━━━━━ MATERIAL FOR THIS TASK ━━━━━
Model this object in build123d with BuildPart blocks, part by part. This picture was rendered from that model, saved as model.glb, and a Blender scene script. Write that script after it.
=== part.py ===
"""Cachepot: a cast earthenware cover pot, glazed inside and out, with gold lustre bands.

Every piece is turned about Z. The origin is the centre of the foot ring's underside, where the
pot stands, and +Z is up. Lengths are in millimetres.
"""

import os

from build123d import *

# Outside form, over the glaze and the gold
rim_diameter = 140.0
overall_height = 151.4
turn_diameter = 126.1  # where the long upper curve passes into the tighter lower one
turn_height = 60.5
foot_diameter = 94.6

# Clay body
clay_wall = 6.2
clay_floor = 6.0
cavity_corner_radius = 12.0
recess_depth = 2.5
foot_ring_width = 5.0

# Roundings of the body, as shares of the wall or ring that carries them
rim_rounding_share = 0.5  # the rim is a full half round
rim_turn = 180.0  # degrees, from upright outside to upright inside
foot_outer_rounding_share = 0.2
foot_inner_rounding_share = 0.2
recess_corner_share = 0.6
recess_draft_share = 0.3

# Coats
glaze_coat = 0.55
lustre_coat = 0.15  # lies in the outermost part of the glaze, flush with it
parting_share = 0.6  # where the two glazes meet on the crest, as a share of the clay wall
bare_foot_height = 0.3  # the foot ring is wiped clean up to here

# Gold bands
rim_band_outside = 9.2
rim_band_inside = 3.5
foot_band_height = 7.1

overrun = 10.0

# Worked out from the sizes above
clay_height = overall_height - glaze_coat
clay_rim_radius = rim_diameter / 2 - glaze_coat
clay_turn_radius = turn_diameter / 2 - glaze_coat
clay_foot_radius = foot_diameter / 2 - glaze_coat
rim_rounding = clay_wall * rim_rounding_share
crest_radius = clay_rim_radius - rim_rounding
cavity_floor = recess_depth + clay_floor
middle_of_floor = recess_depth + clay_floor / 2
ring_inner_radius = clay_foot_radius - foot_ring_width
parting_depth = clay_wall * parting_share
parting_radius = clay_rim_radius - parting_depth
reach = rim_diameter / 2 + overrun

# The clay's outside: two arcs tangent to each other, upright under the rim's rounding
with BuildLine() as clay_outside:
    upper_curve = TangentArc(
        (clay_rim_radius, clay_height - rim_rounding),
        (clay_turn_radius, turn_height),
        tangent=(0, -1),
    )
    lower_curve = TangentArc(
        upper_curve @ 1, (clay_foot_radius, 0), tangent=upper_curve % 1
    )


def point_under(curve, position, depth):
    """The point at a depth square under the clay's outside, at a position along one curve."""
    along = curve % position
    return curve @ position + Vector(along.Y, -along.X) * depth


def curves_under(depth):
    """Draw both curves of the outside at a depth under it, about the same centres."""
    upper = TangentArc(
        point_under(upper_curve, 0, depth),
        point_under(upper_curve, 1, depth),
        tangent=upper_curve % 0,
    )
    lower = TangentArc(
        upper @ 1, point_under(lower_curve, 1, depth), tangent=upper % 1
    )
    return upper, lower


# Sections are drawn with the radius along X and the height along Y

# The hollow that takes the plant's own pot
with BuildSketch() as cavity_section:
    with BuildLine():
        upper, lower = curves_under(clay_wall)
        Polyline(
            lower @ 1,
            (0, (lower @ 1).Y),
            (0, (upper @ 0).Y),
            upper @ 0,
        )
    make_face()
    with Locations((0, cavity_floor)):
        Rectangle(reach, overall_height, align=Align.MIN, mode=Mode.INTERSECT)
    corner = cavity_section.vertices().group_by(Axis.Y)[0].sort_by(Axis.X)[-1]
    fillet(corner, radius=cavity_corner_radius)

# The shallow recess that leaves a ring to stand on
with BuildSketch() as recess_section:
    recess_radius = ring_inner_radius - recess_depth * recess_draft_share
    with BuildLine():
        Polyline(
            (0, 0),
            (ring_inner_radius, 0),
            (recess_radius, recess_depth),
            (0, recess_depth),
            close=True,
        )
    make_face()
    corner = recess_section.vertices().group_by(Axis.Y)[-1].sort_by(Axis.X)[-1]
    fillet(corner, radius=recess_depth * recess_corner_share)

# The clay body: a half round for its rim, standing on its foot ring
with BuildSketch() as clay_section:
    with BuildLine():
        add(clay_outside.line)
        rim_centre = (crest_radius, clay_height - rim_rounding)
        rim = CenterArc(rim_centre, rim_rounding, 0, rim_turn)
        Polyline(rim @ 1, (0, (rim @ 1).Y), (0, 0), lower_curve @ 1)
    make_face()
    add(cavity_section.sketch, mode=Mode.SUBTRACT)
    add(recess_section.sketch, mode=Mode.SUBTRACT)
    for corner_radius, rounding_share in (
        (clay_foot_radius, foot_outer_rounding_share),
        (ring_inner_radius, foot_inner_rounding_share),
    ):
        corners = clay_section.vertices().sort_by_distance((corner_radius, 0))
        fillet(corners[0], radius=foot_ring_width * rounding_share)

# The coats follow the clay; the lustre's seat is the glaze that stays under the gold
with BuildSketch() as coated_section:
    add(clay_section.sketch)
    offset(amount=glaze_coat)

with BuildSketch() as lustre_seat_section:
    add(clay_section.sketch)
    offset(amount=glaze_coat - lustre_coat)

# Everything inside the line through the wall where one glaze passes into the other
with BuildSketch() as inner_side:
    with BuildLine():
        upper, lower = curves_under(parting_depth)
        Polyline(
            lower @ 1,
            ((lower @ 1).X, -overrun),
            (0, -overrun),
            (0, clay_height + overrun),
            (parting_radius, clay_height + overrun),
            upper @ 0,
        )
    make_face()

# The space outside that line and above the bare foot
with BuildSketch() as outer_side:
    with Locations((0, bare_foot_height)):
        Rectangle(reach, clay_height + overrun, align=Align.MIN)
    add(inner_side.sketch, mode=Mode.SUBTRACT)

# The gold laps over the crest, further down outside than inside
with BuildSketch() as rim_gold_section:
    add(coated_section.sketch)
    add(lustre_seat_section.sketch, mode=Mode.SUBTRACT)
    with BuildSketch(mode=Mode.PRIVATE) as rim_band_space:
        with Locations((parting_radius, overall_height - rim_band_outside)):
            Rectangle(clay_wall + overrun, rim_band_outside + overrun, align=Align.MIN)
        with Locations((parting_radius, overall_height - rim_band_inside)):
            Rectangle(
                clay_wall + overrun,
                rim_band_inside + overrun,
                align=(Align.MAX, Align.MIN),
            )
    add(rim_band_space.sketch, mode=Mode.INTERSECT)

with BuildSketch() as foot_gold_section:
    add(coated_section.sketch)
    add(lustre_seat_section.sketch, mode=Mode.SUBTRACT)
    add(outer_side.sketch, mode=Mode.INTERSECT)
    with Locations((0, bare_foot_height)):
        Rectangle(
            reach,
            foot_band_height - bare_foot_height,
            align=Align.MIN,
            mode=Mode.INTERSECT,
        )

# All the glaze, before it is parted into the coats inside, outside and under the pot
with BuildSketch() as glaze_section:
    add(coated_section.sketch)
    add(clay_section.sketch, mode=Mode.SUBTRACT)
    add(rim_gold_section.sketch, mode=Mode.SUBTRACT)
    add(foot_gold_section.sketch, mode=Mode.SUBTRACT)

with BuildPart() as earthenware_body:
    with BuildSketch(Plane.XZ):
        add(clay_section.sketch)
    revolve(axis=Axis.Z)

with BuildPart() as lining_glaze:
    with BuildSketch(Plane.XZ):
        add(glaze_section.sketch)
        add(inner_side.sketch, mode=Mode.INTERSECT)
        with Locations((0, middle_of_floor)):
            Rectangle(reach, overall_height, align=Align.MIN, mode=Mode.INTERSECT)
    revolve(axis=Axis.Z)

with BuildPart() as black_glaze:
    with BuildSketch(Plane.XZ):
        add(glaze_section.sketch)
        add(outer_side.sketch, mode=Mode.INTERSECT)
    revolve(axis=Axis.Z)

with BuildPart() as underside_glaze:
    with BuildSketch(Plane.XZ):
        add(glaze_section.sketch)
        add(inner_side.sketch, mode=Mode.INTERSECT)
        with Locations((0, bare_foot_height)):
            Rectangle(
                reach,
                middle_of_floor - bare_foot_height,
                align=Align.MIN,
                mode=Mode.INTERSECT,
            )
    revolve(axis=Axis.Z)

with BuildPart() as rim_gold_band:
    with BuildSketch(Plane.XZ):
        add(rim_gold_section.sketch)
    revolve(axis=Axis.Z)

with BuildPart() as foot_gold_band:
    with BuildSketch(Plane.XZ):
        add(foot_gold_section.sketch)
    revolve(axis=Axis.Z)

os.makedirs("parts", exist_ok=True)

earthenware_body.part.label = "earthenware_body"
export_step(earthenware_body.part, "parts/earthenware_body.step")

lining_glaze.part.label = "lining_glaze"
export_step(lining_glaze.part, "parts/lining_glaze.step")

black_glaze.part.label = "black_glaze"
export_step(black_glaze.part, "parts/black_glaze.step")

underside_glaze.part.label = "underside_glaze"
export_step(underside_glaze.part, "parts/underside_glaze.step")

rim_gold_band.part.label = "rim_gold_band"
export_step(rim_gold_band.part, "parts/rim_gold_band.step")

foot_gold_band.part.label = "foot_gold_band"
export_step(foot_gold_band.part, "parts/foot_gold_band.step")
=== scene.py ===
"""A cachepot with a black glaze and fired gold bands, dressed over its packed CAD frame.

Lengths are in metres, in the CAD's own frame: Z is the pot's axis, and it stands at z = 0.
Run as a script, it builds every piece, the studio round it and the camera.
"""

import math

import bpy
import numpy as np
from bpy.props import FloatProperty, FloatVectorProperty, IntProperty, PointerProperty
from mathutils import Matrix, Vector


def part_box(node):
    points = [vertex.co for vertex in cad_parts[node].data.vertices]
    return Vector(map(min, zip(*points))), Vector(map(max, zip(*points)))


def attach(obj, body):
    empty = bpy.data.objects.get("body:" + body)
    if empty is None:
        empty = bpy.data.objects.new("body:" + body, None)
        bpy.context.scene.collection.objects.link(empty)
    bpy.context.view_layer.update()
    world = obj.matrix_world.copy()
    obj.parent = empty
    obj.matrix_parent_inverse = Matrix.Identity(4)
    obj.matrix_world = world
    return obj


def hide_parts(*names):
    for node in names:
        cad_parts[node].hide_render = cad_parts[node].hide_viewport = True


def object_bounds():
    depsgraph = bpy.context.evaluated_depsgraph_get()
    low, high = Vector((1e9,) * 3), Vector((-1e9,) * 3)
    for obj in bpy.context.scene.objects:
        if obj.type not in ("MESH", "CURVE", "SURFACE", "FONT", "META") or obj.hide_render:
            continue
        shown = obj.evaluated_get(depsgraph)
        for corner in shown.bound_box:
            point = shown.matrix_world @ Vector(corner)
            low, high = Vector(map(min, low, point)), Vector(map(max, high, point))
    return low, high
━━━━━
━━━━━ MATERIAL FOR THIS TASK ━━━━━
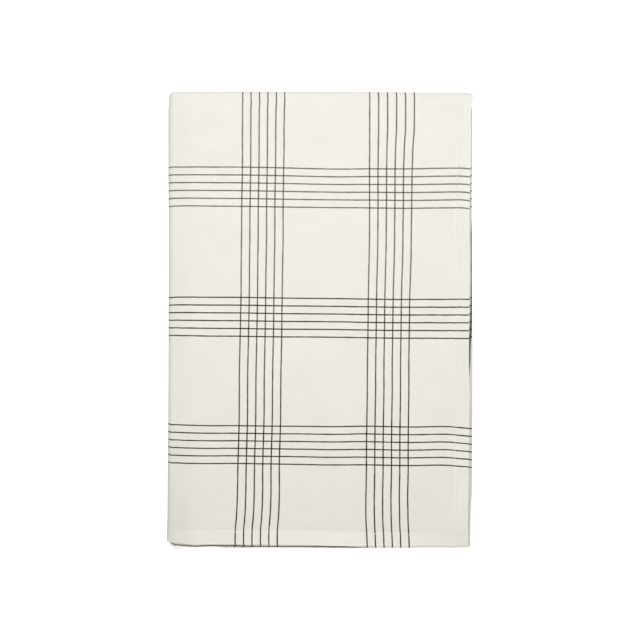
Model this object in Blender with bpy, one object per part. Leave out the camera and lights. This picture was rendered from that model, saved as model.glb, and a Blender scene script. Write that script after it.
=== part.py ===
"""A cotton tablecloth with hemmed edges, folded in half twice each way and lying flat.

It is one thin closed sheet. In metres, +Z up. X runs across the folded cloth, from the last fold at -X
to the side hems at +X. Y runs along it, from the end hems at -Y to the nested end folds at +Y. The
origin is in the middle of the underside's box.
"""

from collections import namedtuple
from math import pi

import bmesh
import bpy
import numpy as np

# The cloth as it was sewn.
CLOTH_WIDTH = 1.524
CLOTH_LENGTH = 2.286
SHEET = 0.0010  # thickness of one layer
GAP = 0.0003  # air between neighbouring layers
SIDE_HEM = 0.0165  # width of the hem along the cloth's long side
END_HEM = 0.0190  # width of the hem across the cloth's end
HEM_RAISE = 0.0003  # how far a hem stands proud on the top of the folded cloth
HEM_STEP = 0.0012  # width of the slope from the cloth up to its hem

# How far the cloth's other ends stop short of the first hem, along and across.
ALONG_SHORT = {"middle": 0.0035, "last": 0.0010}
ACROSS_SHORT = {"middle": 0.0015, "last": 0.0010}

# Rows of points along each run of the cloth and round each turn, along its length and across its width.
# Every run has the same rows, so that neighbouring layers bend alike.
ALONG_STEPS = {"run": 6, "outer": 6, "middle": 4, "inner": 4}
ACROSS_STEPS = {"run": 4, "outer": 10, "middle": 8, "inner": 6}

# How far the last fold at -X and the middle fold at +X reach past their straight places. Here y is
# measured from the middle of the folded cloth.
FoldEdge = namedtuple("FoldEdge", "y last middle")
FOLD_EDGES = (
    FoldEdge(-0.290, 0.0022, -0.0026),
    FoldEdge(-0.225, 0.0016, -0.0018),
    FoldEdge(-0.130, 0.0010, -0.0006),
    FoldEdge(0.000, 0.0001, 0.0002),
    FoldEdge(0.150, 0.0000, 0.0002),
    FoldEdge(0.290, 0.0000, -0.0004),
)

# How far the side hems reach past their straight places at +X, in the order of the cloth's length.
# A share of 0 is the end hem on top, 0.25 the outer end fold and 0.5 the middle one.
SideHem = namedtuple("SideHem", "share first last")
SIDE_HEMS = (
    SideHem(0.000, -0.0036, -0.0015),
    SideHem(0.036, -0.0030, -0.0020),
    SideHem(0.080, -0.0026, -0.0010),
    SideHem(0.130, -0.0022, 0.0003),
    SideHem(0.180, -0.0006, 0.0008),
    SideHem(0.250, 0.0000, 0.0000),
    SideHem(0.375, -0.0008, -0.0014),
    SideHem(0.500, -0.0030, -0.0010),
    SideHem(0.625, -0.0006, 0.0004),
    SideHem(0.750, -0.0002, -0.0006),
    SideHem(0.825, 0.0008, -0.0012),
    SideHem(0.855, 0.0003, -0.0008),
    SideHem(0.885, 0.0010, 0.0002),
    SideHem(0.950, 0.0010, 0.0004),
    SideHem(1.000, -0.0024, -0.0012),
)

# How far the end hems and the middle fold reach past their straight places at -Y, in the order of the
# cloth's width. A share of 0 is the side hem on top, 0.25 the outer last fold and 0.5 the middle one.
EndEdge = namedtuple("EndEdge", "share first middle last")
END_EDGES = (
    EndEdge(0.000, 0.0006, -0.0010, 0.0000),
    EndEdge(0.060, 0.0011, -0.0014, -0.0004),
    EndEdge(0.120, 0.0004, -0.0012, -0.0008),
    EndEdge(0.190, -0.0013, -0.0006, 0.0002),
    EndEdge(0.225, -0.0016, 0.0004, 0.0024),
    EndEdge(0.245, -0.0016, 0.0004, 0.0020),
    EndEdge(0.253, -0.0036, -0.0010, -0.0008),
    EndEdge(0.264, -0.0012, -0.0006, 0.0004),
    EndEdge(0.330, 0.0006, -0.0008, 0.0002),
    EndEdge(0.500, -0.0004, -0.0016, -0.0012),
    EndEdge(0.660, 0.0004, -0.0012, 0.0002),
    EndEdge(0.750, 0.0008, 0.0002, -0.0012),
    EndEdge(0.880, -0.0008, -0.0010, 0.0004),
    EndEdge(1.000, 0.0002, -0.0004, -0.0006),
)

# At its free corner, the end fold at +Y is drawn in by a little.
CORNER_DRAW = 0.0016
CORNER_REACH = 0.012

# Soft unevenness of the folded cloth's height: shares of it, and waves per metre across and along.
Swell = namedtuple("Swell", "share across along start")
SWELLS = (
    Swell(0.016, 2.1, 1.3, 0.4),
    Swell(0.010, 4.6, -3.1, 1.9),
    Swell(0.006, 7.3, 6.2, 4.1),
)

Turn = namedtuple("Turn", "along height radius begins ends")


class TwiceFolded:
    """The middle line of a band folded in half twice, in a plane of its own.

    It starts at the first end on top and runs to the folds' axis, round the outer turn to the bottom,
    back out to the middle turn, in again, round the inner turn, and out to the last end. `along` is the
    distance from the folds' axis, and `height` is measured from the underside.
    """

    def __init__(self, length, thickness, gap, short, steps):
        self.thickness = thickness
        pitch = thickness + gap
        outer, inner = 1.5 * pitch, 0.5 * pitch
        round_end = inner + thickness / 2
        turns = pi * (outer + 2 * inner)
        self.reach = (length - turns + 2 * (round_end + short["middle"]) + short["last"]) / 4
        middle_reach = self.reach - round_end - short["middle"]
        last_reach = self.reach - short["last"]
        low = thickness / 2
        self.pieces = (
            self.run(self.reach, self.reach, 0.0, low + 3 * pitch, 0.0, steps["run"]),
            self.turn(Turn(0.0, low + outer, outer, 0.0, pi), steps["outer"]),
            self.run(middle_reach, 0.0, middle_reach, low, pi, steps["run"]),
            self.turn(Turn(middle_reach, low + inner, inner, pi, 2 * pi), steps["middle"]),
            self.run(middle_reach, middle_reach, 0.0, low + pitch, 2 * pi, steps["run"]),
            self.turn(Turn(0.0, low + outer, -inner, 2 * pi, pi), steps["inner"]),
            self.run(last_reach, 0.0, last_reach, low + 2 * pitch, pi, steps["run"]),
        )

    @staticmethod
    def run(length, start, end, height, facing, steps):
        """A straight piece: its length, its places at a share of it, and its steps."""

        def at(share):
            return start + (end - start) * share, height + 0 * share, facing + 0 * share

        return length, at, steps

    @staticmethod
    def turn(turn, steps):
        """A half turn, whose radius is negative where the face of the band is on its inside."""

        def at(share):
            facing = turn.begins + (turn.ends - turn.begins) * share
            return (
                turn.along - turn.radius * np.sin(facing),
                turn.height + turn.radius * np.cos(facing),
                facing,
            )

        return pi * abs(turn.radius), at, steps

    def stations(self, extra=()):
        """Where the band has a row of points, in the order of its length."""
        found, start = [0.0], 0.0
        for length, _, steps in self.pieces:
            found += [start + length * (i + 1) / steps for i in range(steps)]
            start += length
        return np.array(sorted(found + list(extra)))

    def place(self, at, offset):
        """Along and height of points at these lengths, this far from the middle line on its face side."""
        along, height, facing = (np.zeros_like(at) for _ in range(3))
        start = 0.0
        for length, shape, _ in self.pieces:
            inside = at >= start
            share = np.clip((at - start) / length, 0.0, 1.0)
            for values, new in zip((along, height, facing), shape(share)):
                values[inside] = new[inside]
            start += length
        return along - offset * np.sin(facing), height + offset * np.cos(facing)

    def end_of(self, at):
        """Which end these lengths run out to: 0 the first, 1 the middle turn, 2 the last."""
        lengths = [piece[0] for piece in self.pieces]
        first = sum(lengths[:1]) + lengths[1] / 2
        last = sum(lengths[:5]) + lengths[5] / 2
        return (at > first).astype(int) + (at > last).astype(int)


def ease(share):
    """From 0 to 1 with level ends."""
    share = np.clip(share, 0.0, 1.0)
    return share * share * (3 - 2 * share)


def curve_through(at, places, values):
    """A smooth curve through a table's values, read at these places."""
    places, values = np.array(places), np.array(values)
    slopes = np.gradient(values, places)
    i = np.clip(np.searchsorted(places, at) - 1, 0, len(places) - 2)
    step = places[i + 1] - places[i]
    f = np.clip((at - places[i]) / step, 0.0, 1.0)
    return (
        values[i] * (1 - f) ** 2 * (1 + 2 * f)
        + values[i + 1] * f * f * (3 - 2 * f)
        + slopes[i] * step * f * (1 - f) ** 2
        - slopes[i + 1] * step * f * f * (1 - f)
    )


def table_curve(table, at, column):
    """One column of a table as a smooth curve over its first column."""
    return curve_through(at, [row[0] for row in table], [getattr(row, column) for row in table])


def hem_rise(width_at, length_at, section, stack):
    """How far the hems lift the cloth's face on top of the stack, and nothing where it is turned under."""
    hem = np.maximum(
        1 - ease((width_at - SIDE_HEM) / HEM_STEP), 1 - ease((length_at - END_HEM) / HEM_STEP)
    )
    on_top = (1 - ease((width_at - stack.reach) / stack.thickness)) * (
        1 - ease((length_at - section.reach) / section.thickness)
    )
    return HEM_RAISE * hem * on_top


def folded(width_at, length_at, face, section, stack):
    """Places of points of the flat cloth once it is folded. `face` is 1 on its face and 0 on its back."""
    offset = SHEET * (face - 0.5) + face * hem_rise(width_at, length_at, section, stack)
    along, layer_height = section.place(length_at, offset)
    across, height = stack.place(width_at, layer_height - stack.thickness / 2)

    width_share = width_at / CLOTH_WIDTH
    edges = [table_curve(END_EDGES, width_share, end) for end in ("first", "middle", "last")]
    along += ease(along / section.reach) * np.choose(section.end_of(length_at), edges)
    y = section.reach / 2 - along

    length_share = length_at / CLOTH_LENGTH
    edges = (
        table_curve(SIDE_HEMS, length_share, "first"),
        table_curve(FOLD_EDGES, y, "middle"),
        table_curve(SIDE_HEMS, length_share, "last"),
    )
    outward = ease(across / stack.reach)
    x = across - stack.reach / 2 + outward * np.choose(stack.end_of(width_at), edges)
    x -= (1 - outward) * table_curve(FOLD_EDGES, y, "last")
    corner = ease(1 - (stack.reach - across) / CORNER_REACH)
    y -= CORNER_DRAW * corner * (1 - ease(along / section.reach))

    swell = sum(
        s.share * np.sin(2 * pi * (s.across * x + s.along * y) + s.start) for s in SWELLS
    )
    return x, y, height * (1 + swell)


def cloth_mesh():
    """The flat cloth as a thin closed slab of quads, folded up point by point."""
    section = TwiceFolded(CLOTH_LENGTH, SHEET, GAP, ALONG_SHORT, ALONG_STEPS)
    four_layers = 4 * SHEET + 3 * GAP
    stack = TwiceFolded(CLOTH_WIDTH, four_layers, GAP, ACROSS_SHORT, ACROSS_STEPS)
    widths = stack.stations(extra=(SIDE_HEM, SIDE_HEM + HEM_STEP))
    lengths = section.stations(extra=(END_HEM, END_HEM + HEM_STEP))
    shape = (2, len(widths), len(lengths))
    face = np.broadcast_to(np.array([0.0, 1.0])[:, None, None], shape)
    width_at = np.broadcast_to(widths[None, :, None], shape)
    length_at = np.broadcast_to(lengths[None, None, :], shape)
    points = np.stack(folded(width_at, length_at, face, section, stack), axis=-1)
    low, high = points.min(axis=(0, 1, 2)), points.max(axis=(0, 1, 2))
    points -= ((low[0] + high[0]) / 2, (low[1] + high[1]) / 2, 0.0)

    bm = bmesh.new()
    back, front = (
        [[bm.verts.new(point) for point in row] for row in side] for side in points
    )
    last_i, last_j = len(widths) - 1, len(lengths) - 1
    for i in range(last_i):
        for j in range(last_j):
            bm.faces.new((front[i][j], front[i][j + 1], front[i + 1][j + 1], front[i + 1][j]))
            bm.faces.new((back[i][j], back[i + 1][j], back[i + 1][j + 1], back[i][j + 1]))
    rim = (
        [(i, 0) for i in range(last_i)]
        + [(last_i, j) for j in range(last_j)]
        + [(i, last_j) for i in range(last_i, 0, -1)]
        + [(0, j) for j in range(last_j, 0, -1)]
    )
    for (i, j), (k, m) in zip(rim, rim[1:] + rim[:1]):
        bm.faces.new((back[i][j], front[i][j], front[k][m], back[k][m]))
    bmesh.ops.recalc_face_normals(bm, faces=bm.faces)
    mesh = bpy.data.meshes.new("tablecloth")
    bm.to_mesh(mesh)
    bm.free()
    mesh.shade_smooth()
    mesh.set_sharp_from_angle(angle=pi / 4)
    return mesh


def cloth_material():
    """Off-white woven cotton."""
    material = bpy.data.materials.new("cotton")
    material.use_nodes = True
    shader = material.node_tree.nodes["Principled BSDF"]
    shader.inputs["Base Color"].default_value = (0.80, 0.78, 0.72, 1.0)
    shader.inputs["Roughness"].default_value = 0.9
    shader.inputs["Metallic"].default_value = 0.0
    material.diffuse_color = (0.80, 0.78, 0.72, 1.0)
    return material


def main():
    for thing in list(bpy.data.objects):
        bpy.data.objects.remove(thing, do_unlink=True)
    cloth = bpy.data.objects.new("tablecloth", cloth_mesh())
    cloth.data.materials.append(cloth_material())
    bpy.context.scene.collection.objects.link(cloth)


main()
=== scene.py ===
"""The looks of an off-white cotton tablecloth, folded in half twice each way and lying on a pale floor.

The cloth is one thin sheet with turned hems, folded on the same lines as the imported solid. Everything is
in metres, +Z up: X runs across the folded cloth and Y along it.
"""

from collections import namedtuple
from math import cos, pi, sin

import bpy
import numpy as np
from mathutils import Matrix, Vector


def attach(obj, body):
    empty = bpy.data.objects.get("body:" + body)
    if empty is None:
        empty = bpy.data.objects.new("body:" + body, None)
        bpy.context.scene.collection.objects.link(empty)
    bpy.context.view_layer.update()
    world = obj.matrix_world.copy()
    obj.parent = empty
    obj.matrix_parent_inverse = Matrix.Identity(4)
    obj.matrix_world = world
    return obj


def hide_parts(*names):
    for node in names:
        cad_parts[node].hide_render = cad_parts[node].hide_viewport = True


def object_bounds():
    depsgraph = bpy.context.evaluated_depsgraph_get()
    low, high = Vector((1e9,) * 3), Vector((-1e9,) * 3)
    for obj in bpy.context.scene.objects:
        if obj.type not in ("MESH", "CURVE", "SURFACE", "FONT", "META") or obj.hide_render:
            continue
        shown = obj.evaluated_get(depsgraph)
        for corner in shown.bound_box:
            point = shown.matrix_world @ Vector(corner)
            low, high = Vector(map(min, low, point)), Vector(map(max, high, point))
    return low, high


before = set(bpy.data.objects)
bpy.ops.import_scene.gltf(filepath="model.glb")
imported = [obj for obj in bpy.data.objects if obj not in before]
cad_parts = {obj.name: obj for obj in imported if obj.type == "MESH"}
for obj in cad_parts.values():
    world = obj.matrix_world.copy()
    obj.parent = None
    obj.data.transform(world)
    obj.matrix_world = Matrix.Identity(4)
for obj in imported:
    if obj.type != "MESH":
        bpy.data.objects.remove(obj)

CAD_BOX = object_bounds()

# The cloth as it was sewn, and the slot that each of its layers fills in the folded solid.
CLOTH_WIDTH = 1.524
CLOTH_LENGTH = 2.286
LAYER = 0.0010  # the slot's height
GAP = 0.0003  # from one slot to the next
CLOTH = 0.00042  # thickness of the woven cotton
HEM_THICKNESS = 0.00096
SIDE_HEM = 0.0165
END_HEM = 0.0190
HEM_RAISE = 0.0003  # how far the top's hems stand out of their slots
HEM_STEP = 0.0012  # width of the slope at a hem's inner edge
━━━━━
JOB: Starting at the line that contains "Model this object in build123d" and ending at the line that contains "reach = rim_diameter / 2 + overrun", retype each line exactly; omit everything outside that range.

WRITTEN ANSWER:
Model this object in build123d with BuildPart blocks, part by part. This picture was rendered from that model, saved as model.glb, and a Blender scene script. Write that script after it.
=== part.py ===
"""Cachepot: a cast earthenware cover pot, glazed inside and out, with gold lustre bands.

Every piece is turned about Z. The origin is the centre of the foot ring's underside, where the
pot stands, and +Z is up. Lengths are in millimetres.
"""

import os

from build123d import *

# Outside form, over the glaze and the gold
rim_diameter = 140.0
overall_height = 151.4
turn_diameter = 126.1  # where the long upper curve passes into the tighter lower one
turn_height = 60.5
foot_diameter = 94.6

# Clay body
clay_wall = 6.2
clay_floor = 6.0
cavity_corner_radius = 12.0
recess_depth = 2.5
foot_ring_width = 5.0

# Roundings of the body, as shares of the wall or ring that carries them
rim_rounding_share = 0.5  # the rim is a full half round
rim_turn = 180.0  # degrees, from upright outside to upright inside
foot_outer_rounding_share = 0.2
foot_inner_rounding_share = 0.2
recess_corner_share = 0.6
recess_draft_share = 0.3

# Coats
glaze_coat = 0.55
lustre_coat = 0.15  # lies in the outermost part of the glaze, flush with it
parting_share = 0.6  # where the two glazes meet on the crest, as a share of the clay wall
bare_foot_height = 0.3  # the foot ring is wiped clean up to here

# Gold bands
rim_band_outside = 9.2
rim_band_inside = 3.5
foot_band_height = 7.1

overrun = 10.0

# Worked out from the sizes above
clay_height = overall_height - glaze_coat
clay_rim_radius = rim_diameter / 2 - glaze_coat
clay_turn_radius = turn_diameter / 2 - glaze_coat
clay_foot_radius = foot_diameter / 2 - glaze_coat
rim_rounding = clay_wall * rim_rounding_share
crest_radius = clay_rim_radius - rim_rounding
cavity_floor = recess_depth + clay_floor
middle_of_floor = recess_depth + clay_floor / 2
ring_inner_radius = clay_foot_radius - foot_ring_width
parting_depth = clay_wall * parting_share
parting_radius = clay_rim_radius - parting_depth
reach = rim_diameter / 2 + overrun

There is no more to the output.